WORK TO BE COMPLETED: The required output is the exact run of lines from the line containing "cad_parts[obj.name] = obj" to the line containing "obj.parent = rigid_bodies[body]", inclusive, and nothing besides.

━━━ DATASET SECTION ━━━

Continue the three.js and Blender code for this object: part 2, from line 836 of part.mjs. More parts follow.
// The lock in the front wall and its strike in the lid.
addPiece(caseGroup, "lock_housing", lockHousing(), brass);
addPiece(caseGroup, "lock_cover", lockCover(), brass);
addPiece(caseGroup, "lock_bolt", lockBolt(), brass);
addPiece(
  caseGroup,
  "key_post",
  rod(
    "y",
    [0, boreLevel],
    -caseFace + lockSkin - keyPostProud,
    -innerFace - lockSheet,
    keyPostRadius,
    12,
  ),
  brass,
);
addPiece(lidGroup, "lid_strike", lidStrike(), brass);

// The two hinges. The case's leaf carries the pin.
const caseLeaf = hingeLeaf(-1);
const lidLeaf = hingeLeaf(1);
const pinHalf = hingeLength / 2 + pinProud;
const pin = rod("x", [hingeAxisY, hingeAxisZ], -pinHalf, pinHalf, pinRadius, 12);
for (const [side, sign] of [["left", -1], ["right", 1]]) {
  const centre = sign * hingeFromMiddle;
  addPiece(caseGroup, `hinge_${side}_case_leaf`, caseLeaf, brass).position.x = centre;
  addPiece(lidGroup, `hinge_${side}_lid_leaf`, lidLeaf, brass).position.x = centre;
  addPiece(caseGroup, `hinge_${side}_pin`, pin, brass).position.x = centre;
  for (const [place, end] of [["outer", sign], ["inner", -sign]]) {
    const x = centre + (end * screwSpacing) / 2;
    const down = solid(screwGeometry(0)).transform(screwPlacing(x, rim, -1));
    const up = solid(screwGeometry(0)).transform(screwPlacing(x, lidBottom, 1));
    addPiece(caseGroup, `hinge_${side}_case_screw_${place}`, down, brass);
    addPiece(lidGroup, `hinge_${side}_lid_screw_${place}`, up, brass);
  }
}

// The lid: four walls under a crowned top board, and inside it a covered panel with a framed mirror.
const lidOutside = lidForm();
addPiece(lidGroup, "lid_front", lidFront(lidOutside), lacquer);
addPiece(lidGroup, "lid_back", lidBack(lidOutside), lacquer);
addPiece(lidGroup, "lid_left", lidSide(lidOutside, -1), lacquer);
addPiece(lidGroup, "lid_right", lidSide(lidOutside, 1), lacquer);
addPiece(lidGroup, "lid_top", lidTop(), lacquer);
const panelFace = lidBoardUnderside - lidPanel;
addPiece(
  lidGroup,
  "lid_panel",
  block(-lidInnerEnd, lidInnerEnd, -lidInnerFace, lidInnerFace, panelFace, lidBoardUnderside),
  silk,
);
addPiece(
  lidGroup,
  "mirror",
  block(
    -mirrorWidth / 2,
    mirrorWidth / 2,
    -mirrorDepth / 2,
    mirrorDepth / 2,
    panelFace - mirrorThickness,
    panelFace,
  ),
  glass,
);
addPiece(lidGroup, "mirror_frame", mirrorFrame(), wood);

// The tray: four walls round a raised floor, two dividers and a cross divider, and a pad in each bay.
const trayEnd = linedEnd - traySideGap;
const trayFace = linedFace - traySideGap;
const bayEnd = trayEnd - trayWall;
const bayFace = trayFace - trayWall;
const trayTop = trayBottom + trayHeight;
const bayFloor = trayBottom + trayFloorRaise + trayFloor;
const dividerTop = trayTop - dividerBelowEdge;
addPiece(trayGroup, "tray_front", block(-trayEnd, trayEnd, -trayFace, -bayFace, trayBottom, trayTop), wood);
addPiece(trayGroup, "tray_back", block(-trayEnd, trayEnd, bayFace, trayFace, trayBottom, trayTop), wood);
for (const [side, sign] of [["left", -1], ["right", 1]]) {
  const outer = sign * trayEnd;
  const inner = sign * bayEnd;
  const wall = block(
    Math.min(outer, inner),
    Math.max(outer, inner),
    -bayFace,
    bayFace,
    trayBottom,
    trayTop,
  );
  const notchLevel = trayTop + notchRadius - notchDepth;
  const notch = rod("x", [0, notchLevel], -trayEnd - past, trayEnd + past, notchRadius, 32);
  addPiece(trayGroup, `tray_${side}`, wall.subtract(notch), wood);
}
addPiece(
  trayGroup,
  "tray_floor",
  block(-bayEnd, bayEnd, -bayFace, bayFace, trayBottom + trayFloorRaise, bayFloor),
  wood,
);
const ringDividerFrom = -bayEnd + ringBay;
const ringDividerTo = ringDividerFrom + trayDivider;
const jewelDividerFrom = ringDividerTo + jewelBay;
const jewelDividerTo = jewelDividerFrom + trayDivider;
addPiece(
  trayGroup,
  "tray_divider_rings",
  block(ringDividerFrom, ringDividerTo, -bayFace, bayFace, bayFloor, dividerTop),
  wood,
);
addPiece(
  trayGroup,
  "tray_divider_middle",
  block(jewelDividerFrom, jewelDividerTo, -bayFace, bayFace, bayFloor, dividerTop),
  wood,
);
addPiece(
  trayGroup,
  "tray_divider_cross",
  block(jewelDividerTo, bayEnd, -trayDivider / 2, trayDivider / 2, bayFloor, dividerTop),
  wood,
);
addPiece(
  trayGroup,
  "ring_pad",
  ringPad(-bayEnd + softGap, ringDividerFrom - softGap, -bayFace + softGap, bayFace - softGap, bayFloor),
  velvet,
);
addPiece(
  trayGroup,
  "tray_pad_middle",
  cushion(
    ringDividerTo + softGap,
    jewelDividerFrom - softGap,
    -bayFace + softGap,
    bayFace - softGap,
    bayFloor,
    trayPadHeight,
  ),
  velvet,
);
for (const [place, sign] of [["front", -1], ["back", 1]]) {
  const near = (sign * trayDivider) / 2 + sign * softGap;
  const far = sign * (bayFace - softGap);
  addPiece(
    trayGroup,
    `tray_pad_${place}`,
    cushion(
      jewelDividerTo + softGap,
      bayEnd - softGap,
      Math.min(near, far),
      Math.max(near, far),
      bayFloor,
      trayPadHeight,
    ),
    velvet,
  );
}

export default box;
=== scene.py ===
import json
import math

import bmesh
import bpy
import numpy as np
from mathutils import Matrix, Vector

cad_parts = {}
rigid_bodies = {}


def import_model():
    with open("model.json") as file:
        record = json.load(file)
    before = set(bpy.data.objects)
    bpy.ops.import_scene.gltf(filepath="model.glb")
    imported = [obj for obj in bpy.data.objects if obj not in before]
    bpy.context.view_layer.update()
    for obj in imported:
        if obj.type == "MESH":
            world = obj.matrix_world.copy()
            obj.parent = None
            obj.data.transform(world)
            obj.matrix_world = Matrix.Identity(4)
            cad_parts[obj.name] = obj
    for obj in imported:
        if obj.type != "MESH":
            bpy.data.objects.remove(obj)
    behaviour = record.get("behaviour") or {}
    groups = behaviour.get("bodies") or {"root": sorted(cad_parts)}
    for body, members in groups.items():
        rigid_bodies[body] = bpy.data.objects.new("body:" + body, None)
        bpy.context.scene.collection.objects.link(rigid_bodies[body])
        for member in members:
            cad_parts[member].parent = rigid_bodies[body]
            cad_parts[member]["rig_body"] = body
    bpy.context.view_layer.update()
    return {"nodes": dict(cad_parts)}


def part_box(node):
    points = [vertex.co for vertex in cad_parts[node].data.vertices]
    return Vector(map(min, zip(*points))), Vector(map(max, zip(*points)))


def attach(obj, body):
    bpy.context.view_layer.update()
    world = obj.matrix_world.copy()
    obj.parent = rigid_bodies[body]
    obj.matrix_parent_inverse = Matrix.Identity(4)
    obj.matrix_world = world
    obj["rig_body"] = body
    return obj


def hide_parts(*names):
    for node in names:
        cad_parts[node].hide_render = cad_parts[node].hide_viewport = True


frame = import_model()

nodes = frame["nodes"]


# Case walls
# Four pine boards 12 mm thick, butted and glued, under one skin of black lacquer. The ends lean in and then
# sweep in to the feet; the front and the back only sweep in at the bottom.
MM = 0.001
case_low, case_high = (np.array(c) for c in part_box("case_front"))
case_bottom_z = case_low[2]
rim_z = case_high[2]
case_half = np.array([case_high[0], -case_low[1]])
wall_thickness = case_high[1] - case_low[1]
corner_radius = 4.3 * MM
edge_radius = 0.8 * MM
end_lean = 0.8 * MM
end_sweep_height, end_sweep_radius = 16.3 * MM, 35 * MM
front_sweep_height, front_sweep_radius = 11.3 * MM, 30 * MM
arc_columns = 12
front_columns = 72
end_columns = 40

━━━

OUTPUT FOR THIS TASK:
            cad_parts[obj.name] = obj
    for obj in imported:
        if obj.type != "MESH":
            bpy.data.objects.remove(obj)
    behaviour = record.get("behaviour") or {}
    groups = behaviour.get("bodies") or {"root": sorted(cad_parts)}
    for body, members in groups.items():
        rigid_bodies[body] = bpy.data.objects.new("body:" + body, None)
        bpy.context.scene.collection.objects.link(rigid_bodies[body])
        for member in members:
            cad_parts[member].parent = rigid_bodies[body]
            cad_parts[member]["rig_body"] = body
    bpy.context.view_layer.update()
    return {"nodes": dict(cad_parts)}


def part_box(node):
    points = [vertex.co for vertex in cad_parts[node].data.vertices]
    return Vector(map(min, zip(*points))), Vector(map(max, zip(*points)))


def attach(obj, body):
    bpy.context.view_layer.update()
    world = obj.matrix_world.copy()
    obj.parent = rigid_bodies[body]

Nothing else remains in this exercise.